[Start of Records shown]

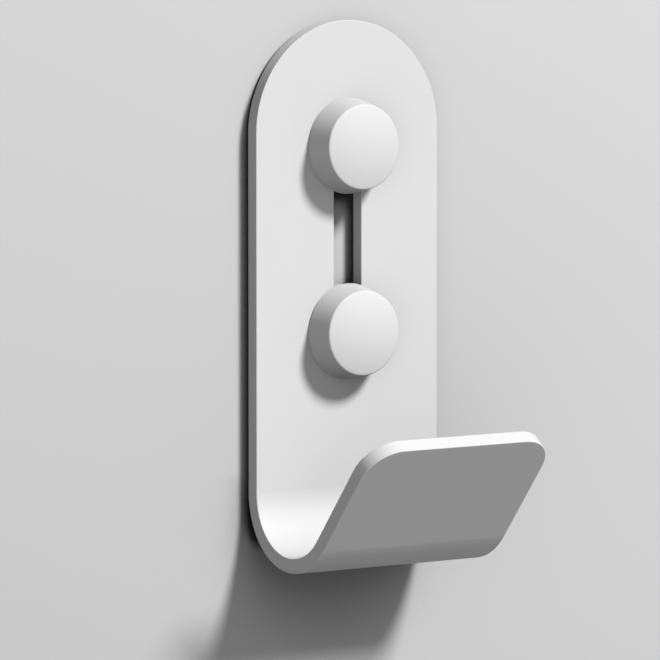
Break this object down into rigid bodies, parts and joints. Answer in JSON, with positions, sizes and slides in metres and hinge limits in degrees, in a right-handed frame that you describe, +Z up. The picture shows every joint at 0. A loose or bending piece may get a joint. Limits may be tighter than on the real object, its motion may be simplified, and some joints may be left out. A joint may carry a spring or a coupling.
{
  "type": "robe hook",
  "caption": "Wall hook folded from one sheet: round-headed back plate with an upright slot, a wide upturned lip below, held by tapered knobs on threaded studs.",
  "frame": {"origin": "where the axis of the upper stud meets the wall's surface", "axes": "+X to the right as the hook is seen, +Y into the wall along the studs, +Z up"},
  "size_m": [0.045, 0.0749, 0.1106],
  "materials": {
    "plate_coat": "white powder coat, fine and nearly matt",
    "knob_coat": "white powder coat, smooth satin",
    "washer_plastic": "natural white plastic, matt",
    "zinc_steel": "bright zinc plate"
  },
  "bodies": {
    "wall_studs": {"upper_stud": "zinc_steel", "lower_stud": "zinc_steel", "upper_spacer": "washer_plastic", "lower_spacer": "washer_plastic"},
    "hook": {"hook_plate": "plate_coat"},
    "upper_washer": {"upper_washer": "washer_plastic"},
    "upper_knob": {"upper_knob": "knob_coat"},
    "lower_washer": {"lower_washer": "washer_plastic"},
    "lower_knob": {"lower_knob": "knob_coat"}
  },
  "joints": [
    {"name": "hook_height", "type": "slide", "parent": "wall_studs", "child": "hook", "axis": [0, 0, 1], "range_m": [-0.003, 0.003]},
    {"name": "upper_knob_travel", "type": "slide", "parent": "wall_studs", "child": "upper_washer", "axis": [0, -1, 0], "range_m": [0, 0.003]},
    {"name": "upper_knob_turn", "type": "hinge", "parent": "upper_washer", "child": "upper_knob", "pos_m": [0, -0.0037, 0], "axis": [0, -1, 0], "range_deg": [0, 1080]},
    {"name": "lower_knob_travel", "type": "slide", "parent": "wall_studs", "child": "lower_washer", "axis": [0, -1, 0], "range_m": [0, 0.003]},
    {"name": "lower_knob_turn", "type": "hinge", "parent": "lower_washer", "child": "lower_knob", "pos_m": [0, -0.0037, -0.038], "axis": [0, -1, 0], "range_deg": [0, 1080]}
  ],
  "couplings": [
    {"joint": "upper_knob_travel", "follows": "upper_knob_turn", "m_per_rad": 0.00015915},
    {"joint": "lower_knob_travel", "follows": "lower_knob_turn", "m_per_rad": 0.00015915}
  ]
}
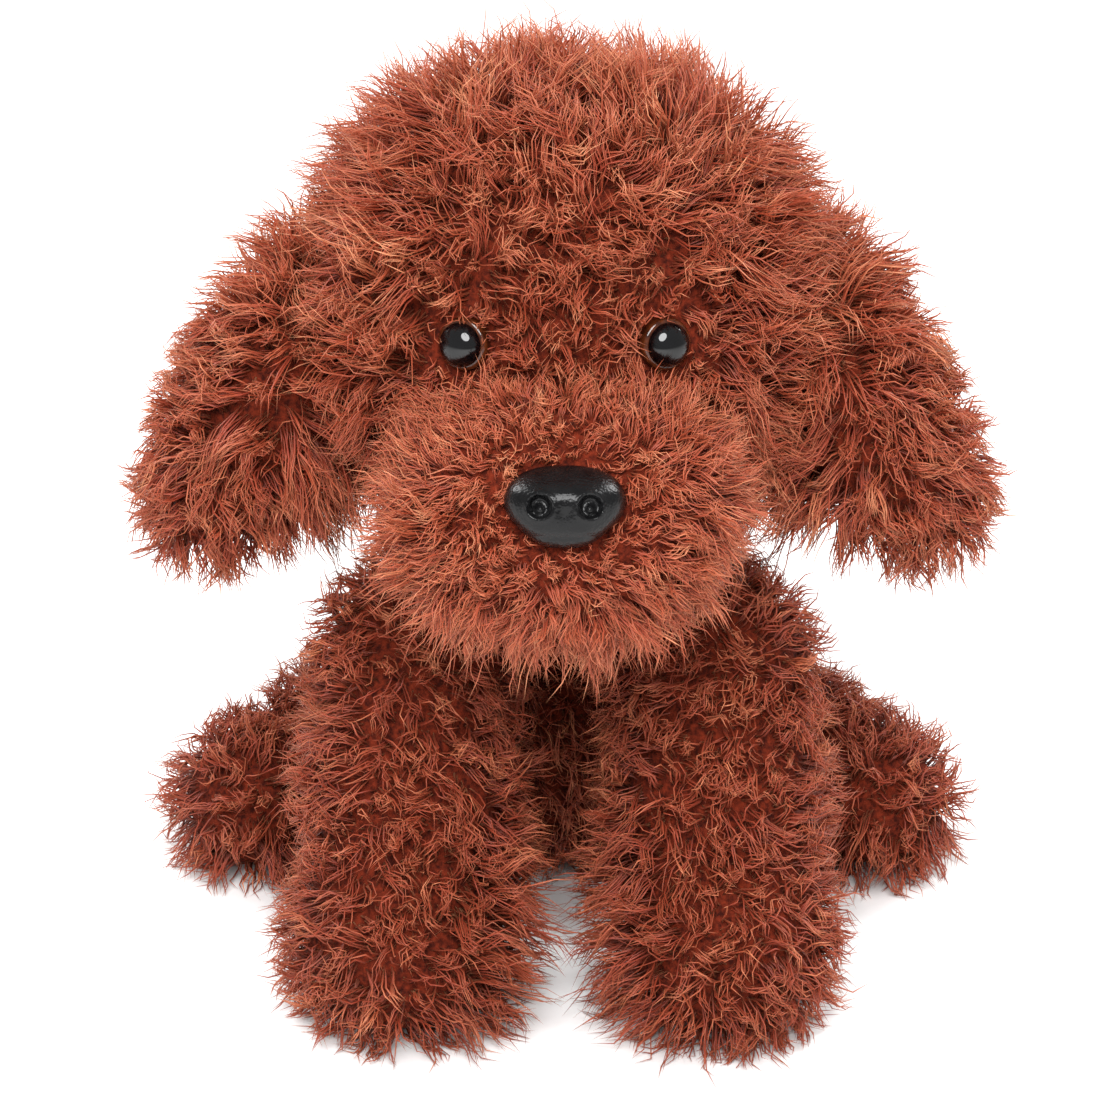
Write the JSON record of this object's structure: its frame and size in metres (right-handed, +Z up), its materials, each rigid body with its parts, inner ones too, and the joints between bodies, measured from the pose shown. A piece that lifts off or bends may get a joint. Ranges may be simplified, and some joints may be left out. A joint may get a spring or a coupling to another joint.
{
  "type": "plush dog",
  "caption": "Sitting plush puppy in curly russet pile, with a round head, drooping ears, thick front legs, splayed hind legs, and a moulded nose and eyes.",
  "frame": {"origin": "on the floor, under the middle of the bounding box", "axes": "+Z up; the dog looks along -Y; its own left side is at +X"},
  "size_m": [0.2, 0.2158, 0.221],
  "materials": {
    "curly_pile": "matte curly polyester pile, russet with orange tips",
    "fibre": "white hollow polyester fibre",
    "pouch_cloth": "plain woven cotton, filled with plastic pellets",
    "eye_brown": "moulded, polished, translucent brown",
    "eye_black": "moulded, polished",
    "nose_black": "moulded, satin with a fine pebble",
    "washer_white": "moulded, natural"
  },
  "bodies": {
    "torso": {"torso_base": "curly_pile", "torso_belly": "curly_pile", "torso_side_right": "curly_pile", "torso_side_left": "curly_pile", "torso_fill": "fibre", "pellet_pouch": "pouch_cloth"},
    "neck": {"neck_band": "curly_pile", "neck_fill": "fibre"},
    "head": {"head_side_right": "curly_pile", "head_gusset": "curly_pile", "head_side_left": "curly_pile", "head_fill": "fibre", "muzzle_chin": "curly_pile", "muzzle_bridge": "curly_pile", "muzzle_fill": "fibre", "eye_iris_left": "eye_brown", "eye_pupil_left": "eye_black", "eye_washer_left": "washer_white", "eye_iris_right": "eye_brown", "eye_pupil_right": "eye_black", "eye_washer_right": "washer_white", "nose": "nose_black", "nose_washer": "washer_white"},
    "tail": {"tail_skin_right": "curly_pile", "tail_skin_left": "curly_pile", "tail_fill": "fibre"},
    "ear_left": {"ear_lining_left": "curly_pile", "ear_outer_left": "curly_pile", "ear_wadding_left": "fibre"},
    "front_leg_left": {"front_sole_left": "curly_pile", "front_leg_inner_left": "curly_pile", "front_leg_outer_left": "curly_pile", "front_leg_fill_left": "fibre"},
    "hind_leg_left": {"hind_leg_lower_left": "curly_pile", "hind_leg_upper_left": "curly_pile", "hind_leg_fill_left": "fibre"},
    "ear_right": {"ear_lining_right": "curly_pile", "ear_outer_right": "curly_pile", "ear_wadding_right": "fibre"},
    "front_leg_right": {"front_sole_right": "curly_pile", "front_leg_inner_right": "curly_pile", "front_leg_outer_right": "curly_pile", "front_leg_fill_right": "fibre"},
    "hind_leg_right": {"hind_leg_lower_right": "curly_pile", "hind_leg_upper_right": "curly_pile", "hind_leg_fill_right": "fibre"}
  },
  "joints": [
    {"name": "neck_turn", "type": "hinge", "parent": "torso", "child": "neck", "pos_m": [0, 0.00474, 0.109], "axis": [0, 0, 1], "range_deg": [-25, 25], "stiffness_Nm_per_rad": 0.5},
    {"name": "head_nod", "type": "hinge", "parent": "neck", "child": "head", "pos_m": [0, 0.00474, 0.109], "axis": [1, 0, 0], "range_deg": [-8, 10], "stiffness_Nm_per_rad": 1},
    {"name": "tail_wag", "type": "hinge", "parent": "torso", "child": "tail", "pos_m": [0, 0.07699, 0.044], "axis": [0, 0, 1], "range_deg": [-30, 30], "stiffness_Nm_per_rad": 0.1},
    {"name": "ear_lift_left", "type": "hinge", "parent": "head", "child": "ear_left", "pos_m": [0.05631, -0.01526, 0.182], "axis": [0, -1, 0], "range_deg": [0, 75]},
    {"name": "ear_lift_right", "type": "hinge", "parent": "head", "child": "ear_right", "pos_m": [-0.05631, -0.01526, 0.182], "axis": [0, 1, 0], "range_deg": [0, 75]},
    {"name": "front_leg_swing_left", "type": "hinge", "parent": "torso", "child": "front_leg_left", "pos_m": [0.035, -0.03326, 0.08], "axis": [-1, 0, 0], "range_deg": [0, 45], "stiffness_Nm_per_rad": 0.5},
    {"name": "front_leg_swing_right", "type": "hinge", "parent": "torso", "child": "front_leg_right", "pos_m": [-0.035, -0.03326, 0.08], "axis": [-1, 0, 0], "range_deg": [0, 45], "stiffness_Nm_per_rad": 0.5},
    {"name": "hind_leg_splay_left", "type": "hinge", "parent": "torso", "child": "hind_leg_left", "pos_m": [0.056, 0.04274, 0.024], "axis": [0, 0, 1], "range_deg": [-12, 25], "stiffness_Nm_per_rad": 0.5},
    {"name": "hind_leg_splay_right", "type": "hinge", "parent": "torso", "child": "hind_leg_right", "pos_m": [-0.056, 0.04274, 0.024], "axis": [0, 0, -1], "range_deg": [-12, 25], "stiffness_Nm_per_rad": 0.5}
  ]
}
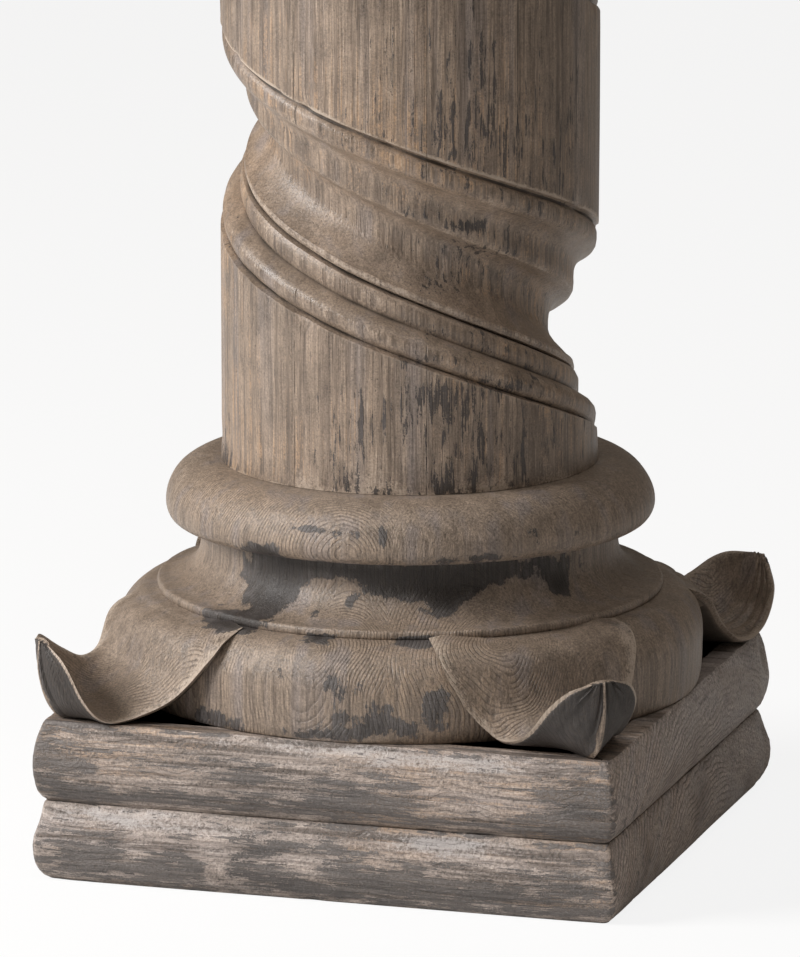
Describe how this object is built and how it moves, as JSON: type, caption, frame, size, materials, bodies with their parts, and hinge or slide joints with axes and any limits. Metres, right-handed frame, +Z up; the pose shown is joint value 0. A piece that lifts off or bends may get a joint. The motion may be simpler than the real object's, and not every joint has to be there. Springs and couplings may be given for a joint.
{
  "type": "carved wooden twisted column",
  "caption": "Freestanding carved wooden column: square moulded plinth, turned base with corner leaves, spiral-grooved shaft, plain turned capital and square abacus.",
  "frame": {"origin": "centre of the plinth's underside, on the floor", "axes": "+Z up the column's axis, -Y out of the plinth's front face, +X out of its right-hand face"},
  "size_m": [0.4194, 0.4193, 2.438],
  "materials": {
    "plinth_wood": "taupe stain worn over grain, with remnants of grey and black paint",
    "base_wood": "brown stain worn on the edges, with slate-grey paint in the hollows",
    "shaft_wood": "brown stain with vertical grain streaks and dark paint remnants",
    "capital_wood": "brown stain worn on the edges, with slate-grey paint in the hollows"
  },
  "bodies": {
    "root": {"plinth_lower_slab": "plinth_wood", "plinth_upper_slab": "plinth_wood", "carved_base": "base_wood", "twisted_shaft": "shaft_wood", "capital": "capital_wood", "abacus_slab": "capital_wood"}
  },
  "joints": []
}
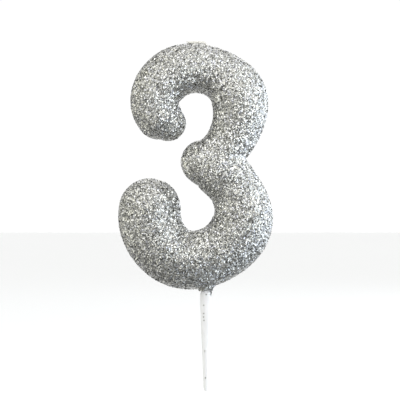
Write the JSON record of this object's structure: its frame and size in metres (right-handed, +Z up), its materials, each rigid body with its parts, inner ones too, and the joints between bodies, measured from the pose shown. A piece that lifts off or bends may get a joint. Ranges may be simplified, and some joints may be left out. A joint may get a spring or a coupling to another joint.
{
  "type": "number birthday candle",
  "caption": "Glitter-coated wax numeral three with a short cotton wick in its crest and a white plastic pick below that pushes into a cake.",
  "frame": {"origin": "on the pick's axis, at the top of its straight shank, just below the collar", "axes": "+Z up the numeral, -Z down the pick, +X to the right of a reader of the numeral, -Y towards the reader"},
  "size_m": [0.0443, 0.0162, 0.1],
  "materials": {
    "silver_glitter": "clear lacquer full of silver flakes",
    "wax": "matt paraffin wax",
    "cotton": "braided and waxed cotton",
    "white_plastic": "moulded, satin"
  },
  "bodies": {
    "root": {"wax_body": "wax", "glitter_coat": "silver_glitter", "wick": "cotton", "pick": "white_plastic", "pick_seal": "silver_glitter"}
  },
  "joints": []
}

[End of Records shown]

**Task objective**
Report every line containing the word "limits" from the listing above.

**Written response**
Break this object down into rigid bodies, parts and joints. Answer in JSON, with positions, sizes and slides in metres and hinge limits in degrees, in a right-handed frame that you describe, +Z up. The picture shows every joint at 0. A loose or bending piece may get a joint. Limits may be tighter than on the real object, its motion may be simplified, and some joints may be left out. A joint may carry a spring or a coupling.
Describe how this object is built and how it moves, as JSON: type, caption, frame, size, materials, bodies with their parts, and hinge or slide joints with axes and any limits. Metres, right-handed frame, +Z up; the pose shown is joint value 0. A piece that lifts off or bends may get a joint. The motion may be simpler than the real object's, and not every joint has to be there. Springs and couplings may be given for a joint.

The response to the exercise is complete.